A forest of trees with principal direction specified oblique split on random subspace

No matter whether they are univariate or multivariate decision forests, most of previous decision forests determine their partition hyperplanes at split nodes by exhaustive search from candidates or by random generation, which makes some dent in either efficiency or accuracy. In this paper, we propose a new oblique/multivariate decision forest, a forest of trees with principal direction specified oblique split on random subspace (FPDS), where each split of trees is uniquely deterministic once the random feature subspace is determined, the largest principal direction of Principal Component Analysis (PCA) on the sample data at the corresponding split node and the median value of all the current sample points’ projections on the largest principal direction directly specified as the normal direction and the cut-point of the partition hyperplane.
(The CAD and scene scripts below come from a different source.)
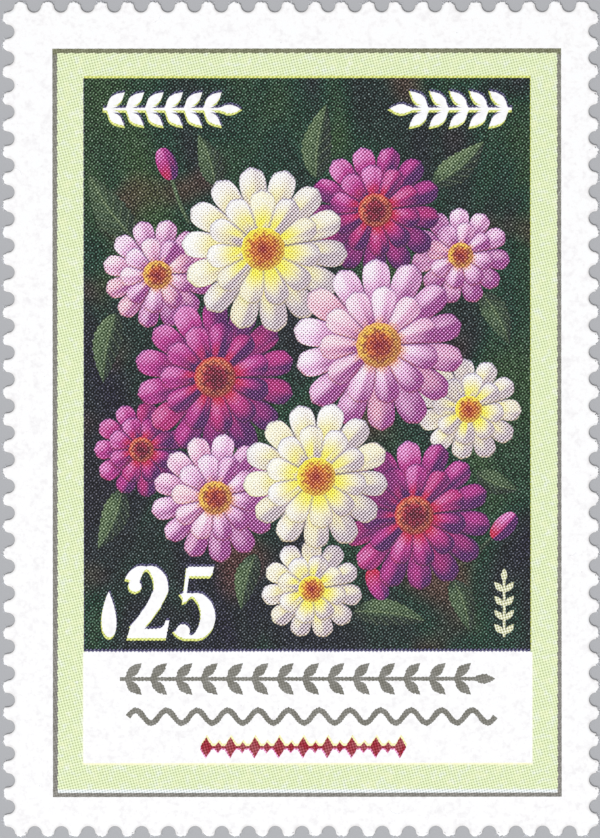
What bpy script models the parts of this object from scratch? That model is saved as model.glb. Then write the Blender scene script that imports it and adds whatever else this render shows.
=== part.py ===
"""Perforated postage stamp, lying on its gummed back with the printed face up.

The origin is the centre of the gummed back. +X runs to the right and +Y to the top
of the printed design, and +Z out of the printed face. Every size below is in
millimetres, and a finished mesh is scaled to metres.
"""

import math
import random

import bmesh
import bpy

MM = 0.001
TAU = math.tau

# Perforation: round holes on the four lines of a rectangle, with a hole on each corner.
HOLES_IN_20_MM = 12
PITCH = 20 / HOLES_IN_20_MM
PITCHES_ACROSS = 22
PITCHES_DOWN = 31
HALF_WIDTH = PITCH * PITCHES_ACROSS / 2
HALF_HEIGHT = PITCH * PITCHES_DOWN / 2
HOLE_RADIUS = 0.44
HOLE_SEGMENTS = 6

# Torn teeth between the holes: how far they stand past the hole line on each side.
REACH_LEFT = 0.27
REACH_OTHERS = 0.16
TIP_HALF_WIDTH = 0.25
TEAR_SCATTER = 0.07
TEAR_SEED = 12

# Layers, from the back up.
GUM = 0.02
PAPER = 0.09
INK = 0.01
FACE = GUM + PAPER

# Printed rectangles as left, bottom, right, top.
LINE_RECTANGLE = (-15.50, -23.53, 16.18, 23.07)
LINE_WIDTH = 0.23
BARE_STRIP = 0.21
PICTURE = (-13.60, -14.51, 14.31, 21.31)
PANEL_BOTTOM = -21.53

# Value numeral: the lower left corner of each digit, and the pen that draws them.
DIGITS_BOTTOM = -13.80
TWO_LEFT = -11.05
FIVE_LEFT = -7.95
PEN_THICK = 0.95
PEN_THIN = 0.30
BALL_RADIUS = 0.43
BALL_SEGMENTS = 12

# Twigs printed as ornaments: start, end, leaf pairs, leaf length, leaf width, stem width.
# A leaf's points are shares of its length and width, and its foot reaches a share of its
# width to each side, behind it (the heel) and before it (the sole).
LEFT_TWIG = ((-12.40, 19.25), (-3.70, 19.25), 6, 1.45, 0.62, 0.20)
RIGHT_TWIG = ((13.10, 19.25), (5.35, 19.25), 5, 1.55, 0.66, 0.20)
SIDE_TWIG = ((12.60, -13.60), (12.60, -9.30), 4, 0.80, 0.36, 0.14)
GREY_TWIG = ((-11.35, -16.20), (12.05, -16.20), 14, 1.30, 0.58, 0.18)
TWIG_LEAN = math.radians(42)
TWIG_LEAF = ((0.30, 0.42), (0.68, 0.40), (1, 0), (0.55, -0.46))
TWIG_HEEL = 0.12
TWIG_SOLE = 0.45
FIRST_PAIR = 0.25
TIP_SWELL = 0.45

GREY_WAVE = dict(left=-10.85, right=12.05, middle=-18.55, height=1.15, turns=12, width=0.36)
WAVE_STEPS = 6
CRIMSON_CHAIN = dict(left=-6.35, right=6.50, middle=-20.45, links=9, height=1.25, thread=0.14)
LARGE_LINK = 0.46
SMALL_LINK = 0.26
DROP = dict(middle=(-12.05, -12.25), half_width=0.62, half_height=1.50)
DROP_SEGMENTS = 14
DROP_NARROWING = 0.9

# Blooms, back to front: colour, centre, radius, rays, turn in degrees.
BLOOMS = (
    ("pink", (9.90, 10.20), 3.10, 11, 10),
    ("magenta", (-10.00, -1.90), 3.10, 11, 0),
    ("magenta", (4.60, 13.00), 4.20, 13, 6),
    ("pink", (-9.00, 9.00), 3.50, 12, 3),
    ("cream", (10.40, 0.60), 3.30, 11, 15),
    ("cream", (0.60, -10.60), 3.20, 11, 8),
    ("magenta", (-5.40, 2.60), 5.10, 14, 0),
    ("pink", (-5.40, -4.90), 4.10, 13, 12),
    ("magenta", (7.00, -6.00), 4.80, 14, 5),
    ("cream", (-2.40, 10.60), 5.30, 14, 9),
    ("pink", (4.80, 4.60), 5.50, 14, 2),
    ("cream", (0.90, -3.60), 4.70, 13, 7),
)
NOTCH = 0.66
OUTER_TIP = ((0, NOTCH), (0.2, 0.90), (0.5, 1), (0.8, 0.90))
INNER_TIP = ((0, NOTCH), (0.3, 0.98), (0.7, 0.98))
INNER_RING = 0.70
FEWER_INNER_RAYS = 3
EYE_SHARE = 0.26
EYE_SEGMENTS = 12
REACH_SEGMENTS = 20
REACH_FILMS = 5

# Leaves: foot, heading in degrees, length, width; teeth as shares of length and half width.
LEAVES = (
    ((-10.40, 11.20), 125, 5.00, 2.20),
    ((-5.40, 14.60), 108, 3.30, 1.60),
    ((0.90, 15.00), 82, 4.70, 2.00),
    ((8.20, 14.60), 40, 4.20, 1.90),
    ((11.20, 7.90), -62, 3.70, 1.70),
    ((-11.60, 6.60), -100, 4.40, 1.90),
    ((-11.20, -4.40), -112, 4.00, 1.80),
    ((-2.90, -8.40), -104, 3.60, 1.60),
    ((3.20, -12.00), -8, 4.60, 1.80),
    ((10.90, -3.40), -22, 2.80, 1.50),
    ((9.40, -10.00), -72, 3.40, 1.60),
)
LEAF_TEETH = ((0.16, 0.66), (0.20, 0.58), (0.38, 1.0), (0.42, 0.88), (0.62, 0.80), (0.65, 0.68))

# Buds on stalks: foot of the stalk, middle of the bud.
BUDS = (
    ((-7.00, 12.20), (-8.40, 15.90)),
    ((10.80, -8.60), (12.60, -6.70)),
    ((3.40, -7.60), (4.70, -10.30)),
)
BUD_HALF_LENGTH = 1.05
BUD_HALF_WIDTH = 0.62
BUD_SEGMENTS = 12
STALK_WIDTH = 0.26

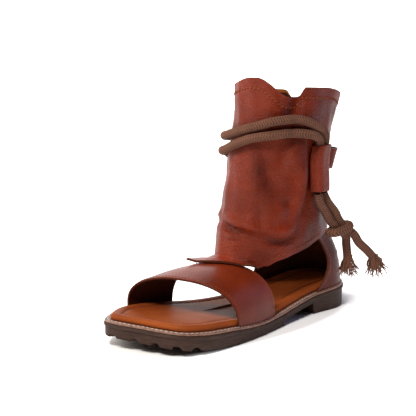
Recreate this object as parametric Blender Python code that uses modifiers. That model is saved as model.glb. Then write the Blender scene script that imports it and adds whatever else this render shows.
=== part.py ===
"""Gladiator sandal, one left shoe with its own tied rope.

Metres, +Z up. The toe points to -Y and the outer side of the foot is at +X.
"""
from math import cos, pi, radians, sin

import bmesh
import bpy
import numpy as np
from mathutils import Matrix, Vector

# Sole
SOLE_LENGTH = 0.250
BALL_WIDTH = 0.0982
HEEL_WIDTH = 0.064
SOLE_HEIGHT = 0.0215
RIM_LIP = 0.0009
RIM_LIP_DEPTH = 0.0030
WELT_THICKNESS = 0.0016
WELT_WIDTH = 0.0090
WELT_SET_IN = 0.0007
BREAST_ALONG = 0.062
TREAD_END = 0.0180
TREAD_STEP = 0.0042
BALL_REAR = 0.0060
BREAST_LEAN = 0.0008
STEP_LEAN = 0.0015
LUG_GROOVE_DEPTH = 0.0026
LUG_GROOVE_WIDTH = 0.0072
LUG_GROOVE_LENGTH = 0.026
LUG_GROOVE_SINK = 0.0008

# Footbed
LEDGE = 0.0055
FOOTBED_THICKNESS = 0.0048
FOOTBED_ROUND = 0.0019

# Upper
LEATHER = 0.0019
SHAFT_HEIGHT = 0.200
SHAFT_WIDTH = 0.074
STRAP_HEIGHT = 0.055
COUNTER_STEP = 0.0009
LIP_SINK = 0.0007
CORNER_DIP = 0.0034

# Rope and its keepers
ROPE_DIAMETER = 0.0076
KEEPER_LEATHER = 0.0016
KEEPER_FLANGE = 0.0010
KEEPER_SEAT = 0.0004

CLEARANCE = 0.0003

REAR_COLUMNS = 16
SIDE_COLUMNS = 9
LIP_COLUMNS = 16
TUBE_ROWS = 17
COUNTER_ROWS = 7
LIP_ROWS = 4
OUTLINE_STEPS = 4

# Sole plan, walked from the heel over the outer side to the toe and back.
# Columns: the width it follows, share of the length from the heel, share of that width.
PLAN = (
    ("heel", 0.000, 0.02),
    ("heel", 0.037, 0.345),
    ("heel", 0.116, 0.535),
    ("heel", 0.260, 0.525),
    ("ball", 0.420, 0.395),
    ("ball", 0.580, 0.472),
    ("ball", 0.724, 0.500),
    ("ball", 0.845, 0.488),
    ("ball", 0.922, 0.380),
    ("ball", 0.966, 0.100),
    ("ball", 0.999, -0.210),
    ("ball", 0.945, -0.376),
    ("ball", 0.856, -0.492),
    ("ball", 0.732, -0.500),
    ("ball", 0.576, -0.416),
    ("heel", 0.418, -0.500),
    ("heel", 0.260, -0.450),
    ("heel", 0.116, -0.450),
    ("heel", 0.032, -0.310),
)

# Top of the rim. Columns: share of the length from the heel, share of the sole height.
RIM = (
    (0.00, 0.99),
    (0.12, 0.93),
    (0.24, 0.82),
    (0.34, 0.68),
    (0.44, 0.55),
    (0.54, 0.51),
    (0.62, 0.56),
    (0.72, 0.68),
    (0.84, 0.80),
    (1.00, 1.00),
)

# Underside. Columns: share of the length from the heel, share of the sole height.
FORE_UNDERSIDE = (
    (0.64, 0.00),
    (0.72, 0.05),
    (0.80, 0.12),
    (0.90, 0.24),
    (1.00, 0.40),
)

# Upper from its lower edge to the collar.
# Columns: front height, front place, back height, back place, breadth, squareness, sag of the sides.
# Heights are shares of the shaft height, places of the sole length from the heel, breadths of the
# shaft width and the sag of the strap height.
SHAFT = (
    (0.298, 0.562, 0.372, 0.086, 0.89, 2.4, 0.140),
    (0.332, 0.556, 0.398, 0.089, 0.92, 2.3, 0.120),
    (0.385, 0.551, 0.436, 0.091, 0.95, 2.2, 0.070),
    (0.450, 0.540, 0.478, 0.093, 0.97, 2.2, 0.030),
    (0.520, 0.521, 0.520, 0.096, 0.97, 2.2, 0.000),
    (0.600, 0.499, 0.600, 0.097, 0.97, 2.2, 0.000),
    (0.700, 0.488, 0.700, 0.102, 0.97, 2.2, 0.000),
    (0.790, 0.472, 0.790, 0.088, 0.96, 2.2, 0.000),
    (0.860, 0.463, 0.860, 0.072, 0.96, 2.2, 0.000),
    (0.925, 0.460, 0.925, 0.046, 0.97, 2.2, 0.000),
    (0.985, 0.455, 0.965, 0.042, 1.00, 2.2, 0.000),
)

# Lip of the shaft that lies on the toe strap. Columns: share of its width from the inner corner to
# the outer one, place along the sole, reach across in shaft widths.
LIP = (
    (0.00, 0.641, -0.335),
    (0.25, 0.630, -0.165),
    (0.50, 0.606, 0.00),
    (0.75, 0.573, 0.180),
    (1.00, 0.538, 0.335),
)
LIP_HALF_ANGLE = 52
LIP_CURL = 0.0066
LIP_CORNER_CURL = 0.0032

# Collar edge. Columns: angle from the front towards the outer side, rise as a share of the height.
COLLAR = (
    (-180, -0.062),
    (-134, -0.060),
    (-127, -0.019),
    (-116, -0.014),
    (-90, -0.008),
    (-50, 0.000),
    (-15, 0.021),
    (0, 0.036),
    (14, 0.038),
    (30, 0.011),
    (45, -0.031),
    (58, -0.040),
    (66, -0.040),
    (71, 0.003),
    (100, 0.003),
    (125, -0.014),
    (145, -0.037),
    (160, -0.050),
    (180, -0.062),
)

# Broad folds of the shaft. Columns: angle, share of the shaft height, depth in shaft widths,
# half width in degrees, half height as a share of the shaft height.
FOLDS = (
    (62, 0.95, 0.070, 11, 0.24),
    (58, 0.66, 0.050, 13, 0.17),
    (82, 0.66, -0.020, 7, 0.22),
    (104, 0.66, 0.052, 15, 0.13),
    (20, 0.46, 0.040, 60, 0.050),
    (30, 0.38, -0.025, 45, 0.050),
)

# Heel counter below the shaft. Columns: share of its height, parts of the outer and the inner line
# that it covers, how far its form follows the shaft's edge.
COUNTER = (
    (1.00, 1.00, 1.00, 1.00),
    (0.75, 0.86, 0.96, 0.55),
    (0.50, 0.79, 0.97, 0.22),
    (0.25, 0.84, 1.00, 0.06),
    (0.00, 1.00, 1.00, 0.00),
)
COUNTER_HALF_ANGLE = 66
COUNTER_FRONT = 0.232
COUNTER_INNER_FRONT = 0.312
UPPER_SET_IN = 0.0026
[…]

This method avoids either tediously searching for the optimal split or casually randomly generating the split. The heuristic method to obtain the hyperplanes guarantees accuracy of trees, and the random feature subspace selection adequately ensures the diversity among individual trees in the forest. In addition, each tree of the FPDS uses the whole training set instead of the sampling subset. Therefore, the only randomness factor in the FPDS derives from the random feature subspace selection, which to some extent enhances the robustness. It proves that the proposed forest FPDS is an alternative classifier which can match or even outperform the existing ensemble classifiers or other classifiers.